EGR Tuning Strategies

  • EGR Control Adaptation: All new-generation engine control units (ECUs) are equipped with adaptive EGR systems that monitor real-time engine working conditions and adjust the EGR rate accordingly. Tuners can leverage this technology to alter EGR parameters to optimize performance and emissions.
  • Removing EGR: In extreme tuning scenarios, such as motorsport racing, EGR deletion is one strategy. In these scenarios, EGR is either removed completely or disabled so the engine can reach maximum power output. This practice is not street legal in many countries and, since it can lead to higher NOx emissions, it is strictly prohibited for off-road or truck use.
  • Cooling the EGR: High-end EGR systems have their own cooling systems that lower the temperature of recirculated exhaust gases.
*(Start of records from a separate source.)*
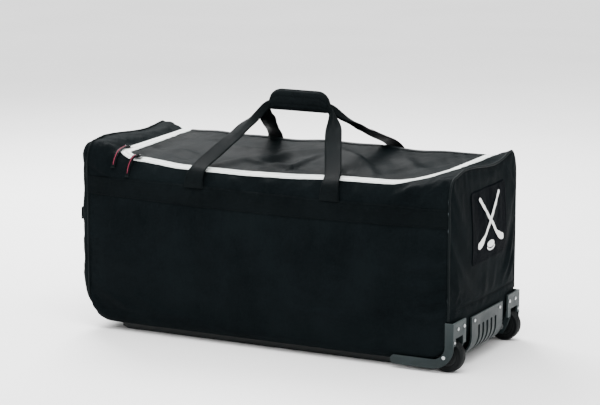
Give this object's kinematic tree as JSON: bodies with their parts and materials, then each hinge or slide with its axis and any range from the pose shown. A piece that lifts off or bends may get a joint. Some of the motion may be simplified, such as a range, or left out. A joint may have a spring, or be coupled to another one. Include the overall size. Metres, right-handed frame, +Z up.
{
  "type": "wheeled hockey equipment bag",
  "caption": "Long soft-sided wheeled hockey bag with a zipped top lid, wrapped carry straps, end grab handle, sewn bands, skid rails and moulded wheel housings.",
  "frame": {"origin": "on the floor under the centre of the bag's bounding box", "axes": "+X along the bag towards the wheels, -Y the front face with the zip's long run, +Z up"},
  "size_m": [0.952, 0.3766, 0.562],
  "materials": {
    "board": "matte",
    "fabric": "coated woven, satin",
    "metal": "satin",
    "moulding": "fine texture",
    "rubber": "matte",
    "tape": "woven zip tape",
    "webbing": "woven webbing"
  },
  "bodies": {
    "bag_body": {"front_panel": "fabric", "rear_panel": "fabric", "bottom_panel": "fabric", "front_yoke": "fabric", "rear_yoke": "fabric", "left_yoke": "fabric", "right_yoke": "fabric", "left_end_panel": "fabric", "right_end_panel": "fabric", "left_piping": "webbing", "right_piping": "webbing", "front_band": "webbing", "rear_band": "webbing", "base_board": "board", "zip_tape_frame": "tape", "left_grab_tab_front": "webbing", "left_grab_tab_rear": "webbing", "front_wheel_housing": "moulding", "front_axle": "metal", "front_housing_rivet_outer": "metal", "front_housing_rivet_inner": "metal", "front_housing_screw": "metal", "front_skid_rail": "moulding", "rear_wheel_housing": "moulding", "rear_axle": "metal", "rear_housing_rivet_outer": "metal", "rear_housing_rivet_inner": "metal", "rear_housing_screw": "metal", "rear_skid_rail": "moulding", "kick_plate": "moulding", "kick_plate_screw_front": "metal", "kick_plate_screw_rear": "metal"},
    "lid": {"lid_panel": "fabric", "zip_tape_lid": "tape"},
    "front_slider": {"slider_front": "metal"},
    "front_puller": {"puller_front": "webbing"},
    "left_slider": {"slider_left": "metal"},
    "left_puller": {"puller_left": "webbing"},
    "front_handle": {"front_carry_strap": "webbing", "grip_front_half": "webbing"},
    "rear_handle": {"rear_carry_strap": "webbing", "grip_rear_half": "webbing"},
    "grab_handle": {"left_grab_handle": "webbing"},
    "front_wheel": {"front_wheel_tyre": "rubber", "front_wheel_hub": "moulding"},
    "rear_wheel": {"rear_wheel_tyre": "rubber", "rear_wheel_hub": "moulding"}
  },
  "joints": [
    {"name": "lid_open", "type": "hinge", "parent": "bag_body", "child": "lid", "pos_m": [0, 0.15, 0.42], "axis": [-1, 0, 0], "range_deg": [0, 64]},
    {"name": "front_handle_drop", "type": "hinge", "parent": "bag_body", "child": "front_handle", "pos_m": [0, -0.1871, 0.35174], "axis": [1, 0, 0], "range_deg": [0, 160]},
    {"name": "rear_handle_drop", "type": "hinge", "parent": "bag_body", "child": "rear_handle", "pos_m": [0, 0.1871, 0.35174], "axis": [-1, 0, 0], "range_deg": [0, 160]},
    {"name": "front_slider_slide", "type": "slide", "parent": "bag_body", "child": "front_slider", "axis": [1, 0, 0], "range_m": [0, 0.62], "deforming": ["front_carry_strap"]},
    {"name": "front_puller_swing", "type": "hinge", "parent": "front_slider", "child": "front_puller", "pos_m": [-0.333, -0.152, 0.4078], "axis": [-1, 0, 0], "range_deg": [0, 180]},
    {"name": "left_slider_slide", "type": "slide", "parent": "bag_body", "child": "left_slider", "axis": [0, 0.9994, 0.0335], "range_m": [0, 0.24]},
    {"name": "left_puller_swing", "type": "hinge", "parent": "left_slider", "child": "left_puller", "pos_m": [-0.384, -0.111, 0.41804], "axis": [-1, 0, 0], "range_deg": [0, 180]},
    {"name": "grab_handle_swing", "type": "hinge", "parent": "bag_body", "child": "grab_handle", "pos_m": [-0.4608, 0, 0.264], "axis": [0, 1, 0], "range_deg": [-20, 20]},
    {"name": "front_wheel_spin", "type": "hinge", "parent": "bag_body", "child": "front_wheel", "pos_m": [0.44, -0.1565, 0.036], "axis": [0, 1, 0], "continuous": true},
    {"name": "rear_wheel_spin", "type": "hinge", "parent": "bag_body", "child": "rear_wheel", "pos_m": [0.44, 0.1565, 0.036], "axis": [0, 1, 0], "continuous": true}
  ],
  "couplings": [
    {"joint": "front_handle_drop", "follows": "lid_open", "ratio": 2.5},
    {"joint": "rear_handle_drop", "follows": "lid_open", "ratio": 2.5},
    {"joint": "left_puller_swing", "follows": "left_slider_slide", "rad_per_m": 13.08}
  ]
}
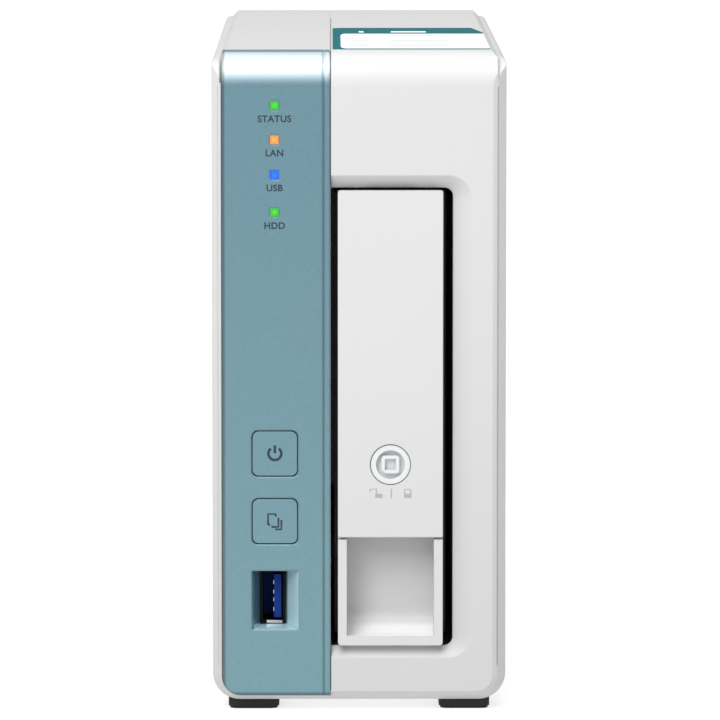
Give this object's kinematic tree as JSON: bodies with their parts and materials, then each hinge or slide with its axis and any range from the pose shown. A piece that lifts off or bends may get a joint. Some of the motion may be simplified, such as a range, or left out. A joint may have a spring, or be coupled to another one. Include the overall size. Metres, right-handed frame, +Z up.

Tuners can fine-tune these EGR cooling systems further, making them more efficient, which leads to fewer NOx emissions and improved engine performance.

EGR systems today are combined with other engine systems like turbocharging and variable valve timing, among others. By interacting with these systems, tuners can maximize engine performance while remaining within emission limits. Exhaust gas recirculation (EGR) is a crucial component of modern engines. As the automotive industry technology evolves, EGR’s role in tuning will remain essential. Its ability to reduce NOx emissions, improve fuel efficiency, and mitigate engine knock makes it an invaluable tool for tuners seeking a balance between performance and environmental compliance. However, achieving this balance is not an easy task. The need for precise EGR control and the expertise and experience required from a tuner make it a challenging task for professionals.